*THE EXERCISE*.
Tally the lines in the records underneath that contain the string "This", and state the figure by itself.

>> begin ENTRIES SUPPLIED

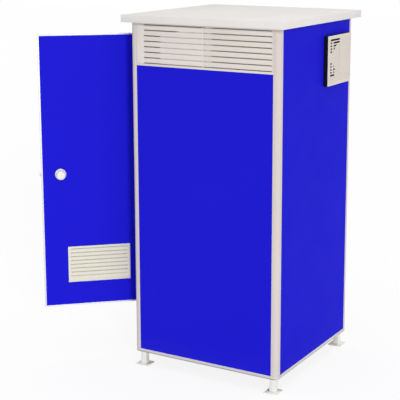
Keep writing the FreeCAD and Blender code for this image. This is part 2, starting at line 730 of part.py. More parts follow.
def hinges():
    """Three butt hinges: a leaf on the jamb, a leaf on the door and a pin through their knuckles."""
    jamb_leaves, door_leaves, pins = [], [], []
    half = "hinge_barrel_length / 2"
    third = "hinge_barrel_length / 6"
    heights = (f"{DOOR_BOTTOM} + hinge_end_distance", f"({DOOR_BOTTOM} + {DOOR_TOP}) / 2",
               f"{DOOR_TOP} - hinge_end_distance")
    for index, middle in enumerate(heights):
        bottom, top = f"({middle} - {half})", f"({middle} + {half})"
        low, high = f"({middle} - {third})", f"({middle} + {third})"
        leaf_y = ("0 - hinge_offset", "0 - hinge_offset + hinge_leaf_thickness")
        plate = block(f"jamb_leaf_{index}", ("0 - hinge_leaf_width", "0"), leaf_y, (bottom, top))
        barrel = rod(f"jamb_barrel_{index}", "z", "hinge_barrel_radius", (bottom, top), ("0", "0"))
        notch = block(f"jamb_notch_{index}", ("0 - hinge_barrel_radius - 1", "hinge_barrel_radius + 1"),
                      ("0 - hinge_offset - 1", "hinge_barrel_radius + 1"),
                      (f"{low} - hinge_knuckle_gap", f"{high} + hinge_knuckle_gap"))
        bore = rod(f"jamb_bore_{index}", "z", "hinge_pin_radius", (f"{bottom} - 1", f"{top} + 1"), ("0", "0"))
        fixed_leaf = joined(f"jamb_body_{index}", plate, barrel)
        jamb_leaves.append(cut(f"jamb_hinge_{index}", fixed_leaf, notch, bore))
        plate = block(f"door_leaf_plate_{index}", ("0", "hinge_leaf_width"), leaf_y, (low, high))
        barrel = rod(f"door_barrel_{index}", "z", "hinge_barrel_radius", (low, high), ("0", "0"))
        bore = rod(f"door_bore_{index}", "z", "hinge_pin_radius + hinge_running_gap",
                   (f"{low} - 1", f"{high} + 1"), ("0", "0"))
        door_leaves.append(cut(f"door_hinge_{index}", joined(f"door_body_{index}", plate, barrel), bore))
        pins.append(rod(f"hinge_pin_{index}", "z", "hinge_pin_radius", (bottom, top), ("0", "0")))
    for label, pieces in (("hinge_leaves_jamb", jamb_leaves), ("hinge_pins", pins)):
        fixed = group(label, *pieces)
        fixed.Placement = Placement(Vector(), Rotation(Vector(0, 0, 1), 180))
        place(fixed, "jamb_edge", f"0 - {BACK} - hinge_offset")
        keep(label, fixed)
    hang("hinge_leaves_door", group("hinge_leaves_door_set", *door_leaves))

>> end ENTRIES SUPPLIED
>> begin ENTRIES SUPPLIED

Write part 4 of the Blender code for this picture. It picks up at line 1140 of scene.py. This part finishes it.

>> end ENTRIES SUPPLIED

*CORRECT ANSWER*.
2